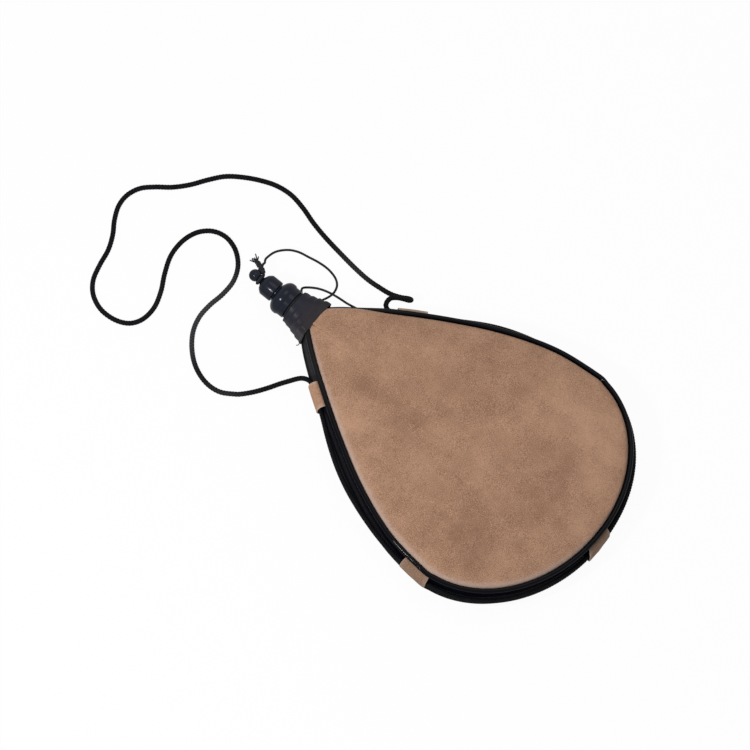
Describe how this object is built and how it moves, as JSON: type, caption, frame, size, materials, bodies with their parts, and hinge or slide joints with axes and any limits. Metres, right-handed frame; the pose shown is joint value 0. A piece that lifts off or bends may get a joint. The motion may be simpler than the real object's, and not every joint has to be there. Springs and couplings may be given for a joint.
{
  "type": "leather bota bag",
  "caption": "Flat teardrop suede wineskin on its back, with piped black side band, corded edge, bound neck and a two-stage screw cap with a tethered ball top.",
  "frame": {"origin": "middle of the bag's box on the surface that its back panel rests on, free cords left out", "axes": "+Y along the bag towards the neck and caps, +Z out of the suede front, +X across the bag"},
  "size_m": [0.208, 0.4134, 0.0307],
  "materials": {
    "tan_suede": "napped suede",
    "black_leatherette": "satin",
    "black_braid": "braided cord",
    "black_plastic": "semi-gloss moulding",
    "latex": "matt",
    "seal_rubber": "matt"
  },
  "bodies": {
    "bag": {"front_panel": "tan_suede", "back_panel": "tan_suede", "side_band": "black_leatherette", "front_piping": "black_leatherette", "back_piping": "black_leatherette", "strap_loop_upper_left": "tan_suede", "strap_loop_lower_left": "tan_suede", "strap_loop_bottom": "tan_suede", "strap_loop_lower_right": "tan_suede", "strap_loop_upper_right": "tan_suede", "edge_cord": "black_braid", "strap_cord": "black_braid", "bladder": "latex", "neck_collar": "black_leatherette", "neck_binding": "black_braid", "spout": "black_plastic", "tether_tie": "black_braid", "tether_bag_line": "black_braid"},
    "filler_lift": {"filler_gasket": "seal_rubber"},
    "filler_cap": {"filler_cap": "black_plastic"},
    "drinking_lift": {"cap_liner": "seal_rubber"},
    "drinking_cap": {"drinking_cap": "black_plastic"},
    "tether_end": {"tether_knot": "black_braid", "tether_cap_line": "black_braid"}
  },
  "joints": [
    {"name": "filler_rise", "type": "slide", "parent": "bag", "child": "filler_lift", "axis": [0, 1, 0], "range_m": [0, 0.0076]},
    {"name": "filler_unscrew", "type": "hinge", "parent": "filler_lift", "child": "filler_cap", "pos_m": [0, 0.125, 0.0145], "axis": [0, 1, 0], "range_deg": [0, 900]},
    {"name": "drinking_rise", "type": "slide", "parent": "filler_cap", "child": "drinking_lift", "axis": [0, 1, 0], "range_m": [0, 0.0076]},
    {"name": "drinking_unscrew", "type": "hinge", "parent": "drinking_lift", "child": "drinking_cap", "pos_m": [0, 0.138, 0.0145], "axis": [0, 1, 0], "range_deg": [0, 1080]},
    {"name": "tether_rise", "type": "slide", "parent": "filler_lift", "child": "tether_end", "axis": [0, 1, 0], "range_m": [0, 0.0076]}
  ],
  "couplings": [
    {"joint": "filler_rise", "follows": "filler_unscrew", "m_per_rad": 0.00047746},
    {"joint": "drinking_rise", "follows": "drinking_unscrew", "m_per_rad": 0.00039789},
    {"joint": "tether_rise", "follows": "drinking_unscrew", "m_per_rad": 0.00039789}
  ]
}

* _EXERCISE_: Give every line of the material again, exactly as it reads.

* _THE OUTPUT_:
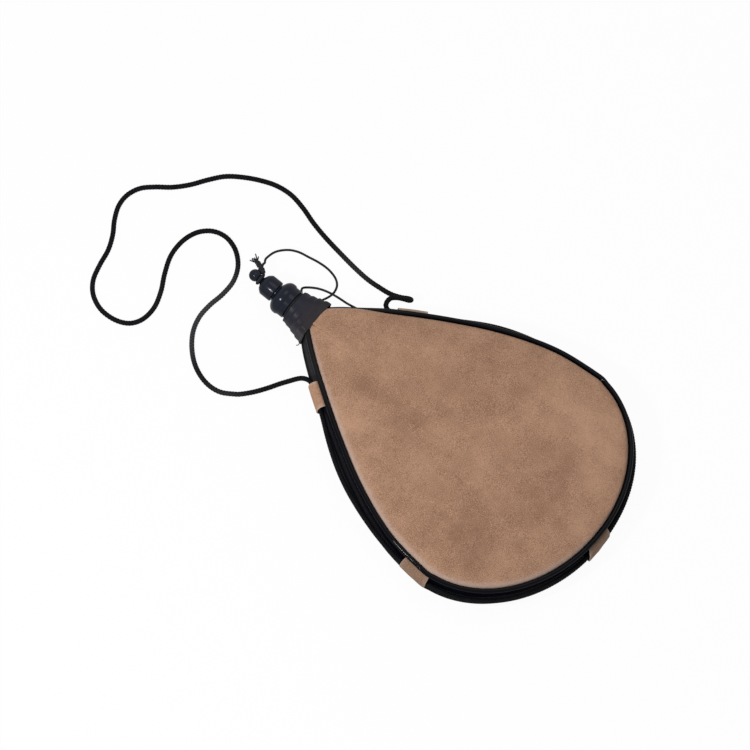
Describe how this object is built and how it moves, as JSON: type, caption, frame, size, materials, bodies with their parts, and hinge or slide joints with axes and any limits. Metres, right-handed frame; the pose shown is joint value 0. A piece that lifts off or bends may get a joint. The motion may be simpler than the real object's, and not every joint has to be there. Springs and couplings may be given for a joint.
{
  "type": "leather bota bag",
  "caption": "Flat teardrop suede wineskin on its back, with piped black side band, corded edge, bound neck and a two-stage screw cap with a tethered ball top.",
  "frame": {"origin": "middle of the bag's box on the surface that its back panel rests on, free cords left out", "axes": "+Y along the bag towards the neck and caps, +Z out of the suede front, +X across the bag"},
  "size_m": [0.208, 0.4134, 0.0307],
  "materials": {
    "tan_suede": "napped suede",
    "black_leatherette": "satin",
    "black_braid": "braided cord",
    "black_plastic": "semi-gloss moulding",
    "latex": "matt",
    "seal_rubber": "matt"
  },
  "bodies": {
    "bag": {"front_panel": "tan_suede", "back_panel": "tan_suede", "side_band": "black_leatherette", "front_piping": "black_leatherette", "back_piping": "black_leatherette", "strap_loop_upper_left": "tan_suede", "strap_loop_lower_left": "tan_suede", "strap_loop_bottom": "tan_suede", "strap_loop_lower_right": "tan_suede", "strap_loop_upper_right": "tan_suede", "edge_cord": "black_braid", "strap_cord": "black_braid", "bladder": "latex", "neck_collar": "black_leatherette", "neck_binding": "black_braid", "spout": "black_plastic", "tether_tie": "black_braid", "tether_bag_line": "black_braid"},
    "filler_lift": {"filler_gasket": "seal_rubber"},
    "filler_cap": {"filler_cap": "black_plastic"},
    "drinking_lift": {"cap_liner": "seal_rubber"},
    "drinking_cap": {"drinking_cap": "black_plastic"},
    "tether_end": {"tether_knot": "black_braid", "tether_cap_line": "black_braid"}
  },
  "joints": [
    {"name": "filler_rise", "type": "slide", "parent": "bag", "child": "filler_lift", "axis": [0, 1, 0], "range_m": [0, 0.0076]},
    {"name": "filler_unscrew", "type": "hinge", "parent": "filler_lift", "child": "filler_cap", "pos_m": [0, 0.125, 0.0145], "axis": [0, 1, 0], "range_deg": [0, 900]},
    {"name": "drinking_rise", "type": "slide", "parent": "filler_cap", "child": "drinking_lift", "axis": [0, 1, 0], "range_m": [0, 0.0076]},
    {"name": "drinking_unscrew", "type": "hinge", "parent": "drinking_lift", "child": "drinking_cap", "pos_m": [0, 0.138, 0.0145], "axis": [0, 1, 0], "range_deg": [0, 1080]},
    {"name": "tether_rise", "type": "slide", "parent": "filler_lift", "child": "tether_end", "axis": [0, 1, 0], "range_m": [0, 0.0076]}
  ],
  "couplings": [
    {"joint": "filler_rise", "follows": "filler_unscrew", "m_per_rad": 0.00047746},
    {"joint": "drinking_rise", "follows": "drinking_unscrew", "m_per_rad": 0.00039789},
    {"joint": "tether_rise", "follows": "drinking_unscrew", "m_per_rad": 0.00039789}
  ]
}